Revenue / 01.29.19
Has the New Tax Law Affected Charitable Giving? A Look at 2018 Giving
The Tax Cuts and Jobs Act, which took effect in early 2018, doubled the standard deduction for charitable gifts. The prediction from many who rely on charitable gifts was that this would deter organizations and individuals from donating.
Now that it’s been roughly one year since the new law was put into place, Access checked in with professionals who can speak to its effect – or lack thereof – on giving. First, we spoke with Steve Jacobson, President-Elect of the NYC Chapter of the Association for Fundraising Professionals and CEO of Manhattan-based Jacobson Consulting Applications (JCA), which provides consulting for a myriad of events non-for-profits.
"The new tax law is certainly putting more and more stress on nonprofit organizations," said Jacobson. "Near the middle of the year, I saw that organizations were running a bit behind in fundraising. Of course, there are many factors that can go into that. I personally think that we're going to be down a couple percent in giving for the year due to the tax law. But, we'll see."
Nonprofit consultant Terry Stone — a.k.a. “The Nonprofit Geek” — specializes in fundraising and culture change, having worked with numerous boards, including that of INTIX, to develop cultures of giving. He was a bit more optimistic than Jacobson regarding the influence of the new tax law.
"I'm going to go out on a limb and say that if organizations have done a good job of creating a connection to their cause and their mission, then people — even though they won't get the same tax consequences of their donations as they have in the past — will have continued to give,” said Stone. “But it's about building good partnerships with your donors. If you haven't done that work, then perhaps your donations will decrease because you haven't helped folks understand the need to continue to give and support your nonprofit."
Jacobson echoed the need for such good relationships. He said it's all about strategizing for some.
"Wealthy donors are going to give, especially if they believe in your cause.
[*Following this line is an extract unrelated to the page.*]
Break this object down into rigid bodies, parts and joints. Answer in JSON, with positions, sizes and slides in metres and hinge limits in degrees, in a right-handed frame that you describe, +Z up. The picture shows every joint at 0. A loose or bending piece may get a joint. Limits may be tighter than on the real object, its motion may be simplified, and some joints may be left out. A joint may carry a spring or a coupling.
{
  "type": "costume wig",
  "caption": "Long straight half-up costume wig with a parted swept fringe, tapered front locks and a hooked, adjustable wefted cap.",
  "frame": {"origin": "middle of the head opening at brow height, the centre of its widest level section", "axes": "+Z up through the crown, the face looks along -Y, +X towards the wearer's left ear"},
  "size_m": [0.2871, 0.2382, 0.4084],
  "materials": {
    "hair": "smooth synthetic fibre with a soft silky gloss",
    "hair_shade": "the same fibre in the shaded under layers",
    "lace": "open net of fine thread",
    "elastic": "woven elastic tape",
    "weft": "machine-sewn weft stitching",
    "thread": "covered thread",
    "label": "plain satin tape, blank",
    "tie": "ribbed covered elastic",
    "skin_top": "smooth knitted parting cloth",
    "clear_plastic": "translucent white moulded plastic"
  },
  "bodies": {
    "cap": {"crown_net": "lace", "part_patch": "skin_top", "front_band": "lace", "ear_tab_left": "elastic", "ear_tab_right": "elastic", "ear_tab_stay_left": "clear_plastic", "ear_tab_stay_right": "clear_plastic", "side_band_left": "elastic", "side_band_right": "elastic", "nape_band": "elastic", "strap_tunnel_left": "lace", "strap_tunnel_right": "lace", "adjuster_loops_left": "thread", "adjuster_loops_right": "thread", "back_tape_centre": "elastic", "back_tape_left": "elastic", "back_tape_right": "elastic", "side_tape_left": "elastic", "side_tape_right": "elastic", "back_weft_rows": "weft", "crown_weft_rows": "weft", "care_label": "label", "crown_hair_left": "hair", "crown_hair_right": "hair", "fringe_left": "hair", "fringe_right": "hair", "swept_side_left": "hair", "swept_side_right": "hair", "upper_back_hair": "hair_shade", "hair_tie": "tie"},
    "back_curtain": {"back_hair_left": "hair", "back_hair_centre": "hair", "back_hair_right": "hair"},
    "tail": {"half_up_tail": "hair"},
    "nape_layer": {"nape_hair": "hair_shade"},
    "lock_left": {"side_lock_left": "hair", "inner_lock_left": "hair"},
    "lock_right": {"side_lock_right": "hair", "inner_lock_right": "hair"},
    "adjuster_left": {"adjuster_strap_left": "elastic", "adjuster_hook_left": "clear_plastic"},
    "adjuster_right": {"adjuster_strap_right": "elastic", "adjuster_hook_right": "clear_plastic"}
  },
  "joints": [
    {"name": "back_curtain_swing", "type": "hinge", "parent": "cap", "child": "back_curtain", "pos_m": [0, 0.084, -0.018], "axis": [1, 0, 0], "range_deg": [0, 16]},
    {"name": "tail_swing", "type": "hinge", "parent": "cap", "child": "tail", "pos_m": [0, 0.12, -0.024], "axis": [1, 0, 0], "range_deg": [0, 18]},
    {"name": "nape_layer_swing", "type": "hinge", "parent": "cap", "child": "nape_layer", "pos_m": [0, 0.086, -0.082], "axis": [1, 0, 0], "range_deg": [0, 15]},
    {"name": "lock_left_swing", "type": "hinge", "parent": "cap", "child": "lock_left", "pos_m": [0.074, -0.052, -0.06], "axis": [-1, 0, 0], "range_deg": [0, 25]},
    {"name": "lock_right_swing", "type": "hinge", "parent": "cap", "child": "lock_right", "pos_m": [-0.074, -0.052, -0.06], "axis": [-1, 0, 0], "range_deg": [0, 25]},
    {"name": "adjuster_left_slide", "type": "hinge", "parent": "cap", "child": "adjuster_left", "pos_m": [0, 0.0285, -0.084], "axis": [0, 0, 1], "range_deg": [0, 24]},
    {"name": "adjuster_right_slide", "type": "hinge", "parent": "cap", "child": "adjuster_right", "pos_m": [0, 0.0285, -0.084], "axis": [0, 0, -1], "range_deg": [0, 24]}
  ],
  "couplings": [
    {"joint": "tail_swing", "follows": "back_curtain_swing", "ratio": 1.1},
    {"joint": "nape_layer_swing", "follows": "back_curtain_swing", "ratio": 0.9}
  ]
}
So yes, it's all about relationships and maintaining those relationships. But, INTIX members should be aware of the changes in the tax law and provide some strategies to address some of the concerns donors might have. For instance, with the charitable deduction going up, folks may be wondering whether they will itemize or not itemize. 'Do we have enough deductions to itemize?'
"Folks may not make that floor to itemize their deductions. What some are doing is 'bunching gifts.' Instead of giving, say, $5,000 in the next three years, maybe they'll give $15,000 this year. They may do that directly with the charities or they may put that money into a donor-advised fund where they can then distribute it out evenly over the next three years. I would advise nonprofit INTIX members to talk to donors about their concerns with the tax law and then offer solutions so that it's a win-win all around."
Elizabeth McClain, Vice President of SD&A Teleservices, Inc., also expects donor-advised funds to increase in prominence this year and under the new tax law. But she also believes there is more at play when it comes to decreased donations than just the influence of the new tax law.
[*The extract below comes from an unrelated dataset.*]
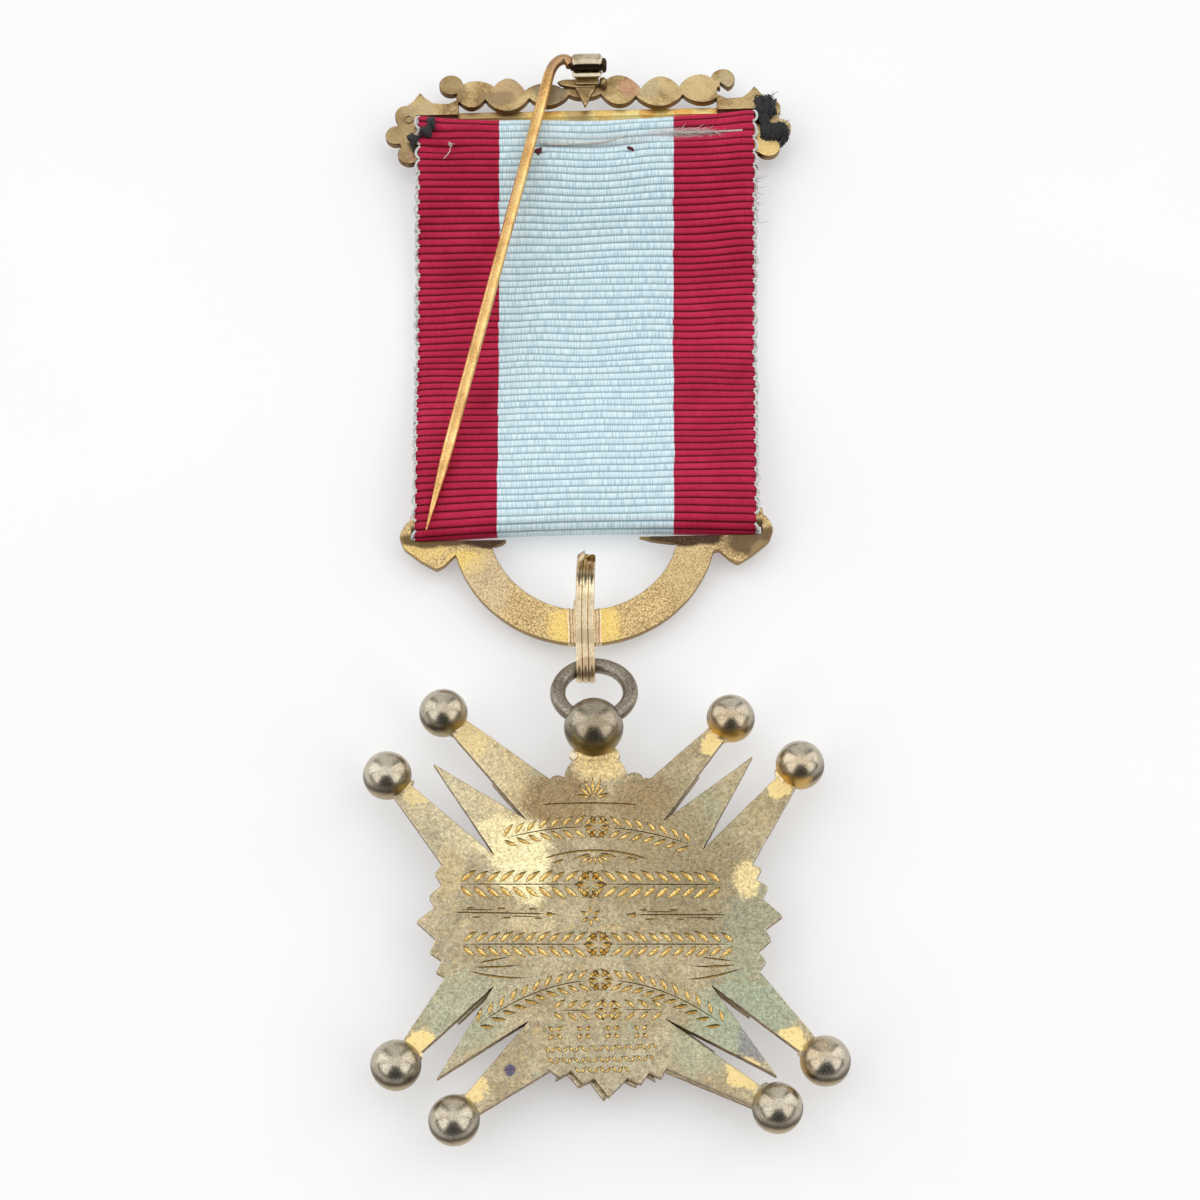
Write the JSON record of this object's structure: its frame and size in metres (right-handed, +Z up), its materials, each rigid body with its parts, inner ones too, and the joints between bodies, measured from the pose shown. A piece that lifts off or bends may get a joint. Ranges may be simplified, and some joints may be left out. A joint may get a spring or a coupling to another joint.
{
  "type": "masonic jewel",
  "caption": "Breast jewel lying face down: scrolled brooch bar with hinged pin, doubled corded ribbon, half-ring suspender, reeded hook, jump ring and balled star pendant.",
  "frame": {"origin": "middle of the rectangle that the lying jewel covers, on the table", "axes": "+Z up from the table, out of the jewel's back; +Y from the star to the brooch bar; +X to the right, seen from the back"},
  "size_m": [0.042, 0.1112, 0.0076],
  "materials": {
    "bar_gilt": "worn gilt with brown stains",
    "pin_brass": "drawn wire, rubbed bright",
    "ribbon": "corded silk, crimson with a pale blue middle",
    "suspender_gilt": "gilt, speckled brown",
    "strap_gilt": "reeded pale gilt",
    "tarnished_silver": "tarnished silver",
    "star_gilt": "silver gilt, mottled tarnish",
    "thread": "sewing thread"
  },
  "bodies": {
    "jewel": {"brooch_bar": "bar_gilt", "ribbon": "ribbon", "suspender": "suspender_gilt", "hook": "strap_gilt", "jump_ring": "tarnished_silver", "star": "star_gilt"},
    "pin": {"pin": "pin_brass"}
  },
  "joints": [
    {"name": "pin_hinge", "type": "hinge", "parent": "jewel", "child": "pin", "pos_m": [0.00068, 0.05423, 0.0044], "axis": [-1, 0, 0], "range_deg": [0, 150]}
  ]
}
"If you are looking for reasons why giving was down in 2018, I'm not sure it can all be credited to the tax law," she said. "That's because 2018 was a strange year with news cycles, markets and the most-hyped mid-term election ever. I think it is just important to note that there were several macro-effects last year to consider when interpreting donor behaviors."
Looking ahead, Jacobson says he would like to see a universal charitable tax deduction. "It doesn't really matter if it falls within the itemization schedules.”
McClain believes 2019 has the potential to be a great year. But, first, everyone may have to shrug off 2018.
"From what we were hearing on the phones," she commented, "there was a perception that patrons could not afford to give [this past year], since there was going to be less of a break. We are thinking that, in 2019, they will be feeling some guilt. A tax break is not the real reason to give. People give because they believe in the mission of an organization."
She added, "For patrons who do need a tax break to give, we are thinking that donors may now be loading gifts on a bi-annual basis so they can qualify for the break. Patrons who used to give annually, may now give in Q1 and Q4 bi-annually so that more gifted dollars are going into one tax year in a more affordable way. This puts more pressure on asking. Patrons need to be asked more frequently and with more urgency at such new times of year. As a result, 'second ask' or 'special appeal' campaigns have a new level of importance when it comes to tax law."
Stone, meanwhile, continued to stress the need for organizations to look at relationship building and "not just expect people to give because you do good."
"You have to keep people informed about the needs of the organization and the roles they play in terms of making good things happen,” he said. “Some people have given just because it's helped them financially. I'm not saying that's a bad thing; that's just the reality of some people's giving efforts. One of things I've talked a lot about with the folks at INTIX is the importance of building a culture of philanthropy. It's about how you get people to both come and give, and then, over the years, how you get them to give more and more to support the work you do."